Researchers at Stanford University School of Medicine say they’ve discovered the “choke point” of absence seizures in the brain, and that these seizures can be reduced, stopped, or even prevented with a technique they have developed.
They published their study, “Bidirectional Control of Generalized Epilepsy Networks via Rapid Real-Time Switching of Firing Mode,” in the journal Neuron.
Using a neuromodulation method called optogenetics and rodent models, the researchers, led by Jeanne Paz, MD, demonstrated that seizures are triggered by inducing synchronized, rhythmic activity within the thalamocortical tract. Disrupting that activity can stop seizures, the researchers found. In the brain, all sensory information, except olfaction, reaches the cerebral cortex via the thalamocortical tract.
The researchers inserted a gene that produces a light-sensitive, cell-surface protein into the thalamocortical tract of the rodent models. The nerve cells were prevented from firing using a yellow light.
“A single pulse of yellow light was enough to generate rhythmic firing activity throughout the cortex, in both hemispheres of the brain,” John Huguenard, PhD, one of the study’s authors, said in a news release.
The researchers saw that the thalamocortical neurons were more excitable when another light-sensitive protein was inserted in the rodent’s brains and a blue light shone on them.
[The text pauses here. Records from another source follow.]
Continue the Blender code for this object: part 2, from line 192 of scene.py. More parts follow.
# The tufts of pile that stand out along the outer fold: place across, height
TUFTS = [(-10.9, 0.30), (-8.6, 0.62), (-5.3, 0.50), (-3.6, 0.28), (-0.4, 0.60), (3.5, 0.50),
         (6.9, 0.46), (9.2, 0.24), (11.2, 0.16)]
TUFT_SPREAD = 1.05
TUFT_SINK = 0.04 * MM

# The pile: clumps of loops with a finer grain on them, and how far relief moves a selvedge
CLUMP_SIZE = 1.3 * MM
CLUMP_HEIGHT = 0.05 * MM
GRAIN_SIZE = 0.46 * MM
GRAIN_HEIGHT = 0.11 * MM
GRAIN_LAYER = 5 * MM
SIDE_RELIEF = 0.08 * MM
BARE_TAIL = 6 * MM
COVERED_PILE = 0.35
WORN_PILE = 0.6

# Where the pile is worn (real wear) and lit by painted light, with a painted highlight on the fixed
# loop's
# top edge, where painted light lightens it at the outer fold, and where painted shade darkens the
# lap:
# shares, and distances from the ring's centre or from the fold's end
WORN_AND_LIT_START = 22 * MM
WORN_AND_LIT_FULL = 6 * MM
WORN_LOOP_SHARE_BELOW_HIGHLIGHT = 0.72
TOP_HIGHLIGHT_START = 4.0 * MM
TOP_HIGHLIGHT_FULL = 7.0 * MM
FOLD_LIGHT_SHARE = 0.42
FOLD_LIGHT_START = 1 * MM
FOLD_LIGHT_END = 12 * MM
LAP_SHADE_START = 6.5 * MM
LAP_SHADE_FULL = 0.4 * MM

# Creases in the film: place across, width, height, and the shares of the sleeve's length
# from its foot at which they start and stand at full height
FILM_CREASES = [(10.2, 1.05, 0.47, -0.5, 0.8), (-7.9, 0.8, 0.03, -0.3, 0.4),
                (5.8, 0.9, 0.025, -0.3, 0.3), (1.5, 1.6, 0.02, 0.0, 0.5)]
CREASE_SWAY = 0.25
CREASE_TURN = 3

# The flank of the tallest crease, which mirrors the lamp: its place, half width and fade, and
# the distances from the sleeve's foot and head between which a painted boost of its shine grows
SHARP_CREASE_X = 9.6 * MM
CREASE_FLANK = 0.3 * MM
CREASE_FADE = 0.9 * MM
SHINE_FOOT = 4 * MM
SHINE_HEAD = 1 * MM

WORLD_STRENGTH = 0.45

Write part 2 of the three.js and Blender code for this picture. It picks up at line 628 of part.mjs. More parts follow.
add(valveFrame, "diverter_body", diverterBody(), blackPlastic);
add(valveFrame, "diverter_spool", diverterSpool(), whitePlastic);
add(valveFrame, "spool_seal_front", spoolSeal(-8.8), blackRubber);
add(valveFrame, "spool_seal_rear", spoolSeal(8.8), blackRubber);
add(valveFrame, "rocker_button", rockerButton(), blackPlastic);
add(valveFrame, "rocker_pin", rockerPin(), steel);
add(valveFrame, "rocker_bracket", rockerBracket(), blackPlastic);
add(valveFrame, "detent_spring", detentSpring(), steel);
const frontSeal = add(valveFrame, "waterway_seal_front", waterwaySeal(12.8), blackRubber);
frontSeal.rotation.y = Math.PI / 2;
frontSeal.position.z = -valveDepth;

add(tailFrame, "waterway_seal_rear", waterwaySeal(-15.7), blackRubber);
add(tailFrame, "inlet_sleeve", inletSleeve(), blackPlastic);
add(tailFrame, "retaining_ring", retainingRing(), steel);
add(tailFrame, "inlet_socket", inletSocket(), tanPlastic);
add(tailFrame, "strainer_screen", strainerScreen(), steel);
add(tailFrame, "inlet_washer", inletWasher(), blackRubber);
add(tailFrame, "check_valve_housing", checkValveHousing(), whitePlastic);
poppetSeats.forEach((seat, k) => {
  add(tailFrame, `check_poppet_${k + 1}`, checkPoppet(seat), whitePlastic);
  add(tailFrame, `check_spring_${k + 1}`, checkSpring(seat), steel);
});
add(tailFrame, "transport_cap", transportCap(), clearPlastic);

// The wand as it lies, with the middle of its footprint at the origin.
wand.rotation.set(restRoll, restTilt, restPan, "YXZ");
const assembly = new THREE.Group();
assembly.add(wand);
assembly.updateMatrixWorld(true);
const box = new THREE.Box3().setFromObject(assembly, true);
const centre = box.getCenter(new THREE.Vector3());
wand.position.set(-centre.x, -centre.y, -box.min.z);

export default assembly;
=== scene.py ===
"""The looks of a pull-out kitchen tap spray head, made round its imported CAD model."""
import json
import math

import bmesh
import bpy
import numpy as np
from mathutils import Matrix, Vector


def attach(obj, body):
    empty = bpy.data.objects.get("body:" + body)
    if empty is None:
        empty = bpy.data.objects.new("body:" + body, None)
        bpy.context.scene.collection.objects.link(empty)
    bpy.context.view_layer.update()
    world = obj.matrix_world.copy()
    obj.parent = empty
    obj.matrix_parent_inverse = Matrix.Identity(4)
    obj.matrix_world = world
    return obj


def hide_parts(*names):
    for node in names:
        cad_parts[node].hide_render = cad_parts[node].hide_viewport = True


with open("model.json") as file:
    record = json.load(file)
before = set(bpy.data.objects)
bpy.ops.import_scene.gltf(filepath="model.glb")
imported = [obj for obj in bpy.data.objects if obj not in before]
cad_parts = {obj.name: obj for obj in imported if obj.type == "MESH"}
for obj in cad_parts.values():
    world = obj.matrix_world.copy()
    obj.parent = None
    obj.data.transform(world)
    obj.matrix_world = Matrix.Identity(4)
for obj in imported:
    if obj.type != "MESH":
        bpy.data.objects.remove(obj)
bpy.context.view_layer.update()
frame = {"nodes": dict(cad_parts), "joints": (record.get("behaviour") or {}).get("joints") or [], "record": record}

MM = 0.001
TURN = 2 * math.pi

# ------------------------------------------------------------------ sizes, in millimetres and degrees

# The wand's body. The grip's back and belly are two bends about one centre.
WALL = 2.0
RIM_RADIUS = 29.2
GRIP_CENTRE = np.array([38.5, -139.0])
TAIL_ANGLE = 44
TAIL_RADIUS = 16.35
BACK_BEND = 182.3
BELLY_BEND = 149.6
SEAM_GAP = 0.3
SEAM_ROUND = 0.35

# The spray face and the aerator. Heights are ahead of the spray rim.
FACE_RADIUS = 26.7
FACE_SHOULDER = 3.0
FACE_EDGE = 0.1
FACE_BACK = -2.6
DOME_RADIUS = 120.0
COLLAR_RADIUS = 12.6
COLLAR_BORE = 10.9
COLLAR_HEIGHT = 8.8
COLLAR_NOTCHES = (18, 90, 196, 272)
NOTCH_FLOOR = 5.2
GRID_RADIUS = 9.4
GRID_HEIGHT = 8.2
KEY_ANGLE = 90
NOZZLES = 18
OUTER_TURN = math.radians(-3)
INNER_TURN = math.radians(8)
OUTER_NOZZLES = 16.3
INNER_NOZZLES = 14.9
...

The move disrupted the neurons’ collective firing and seizure activity was blocked.
“Our study shows that the thalamus is a choke point whose involvement is essential to the maintenance of absence seizures,” Paz said.
Treatments that can switch thalamocortical neurons from a synchronized firing pattern to a more chaotic one might halt absence seizures, the researchers suggest.
Absence seizures, a form of epilepsy seen in children ages 6 to 15, are characterized by sudden, brief periods of unconsciousness, which can be accompanied by uncontrolled movements. They may occur alone or may coexist with other types of seizures in a child with other epileptic syndromes.
They are caused by abnormal activity in a person’s brain, specifically by patterns of rhythmic nerve-cell firing activity, with the thalamocortical tract, a nerve circuitry thought to involved in this type of seizure.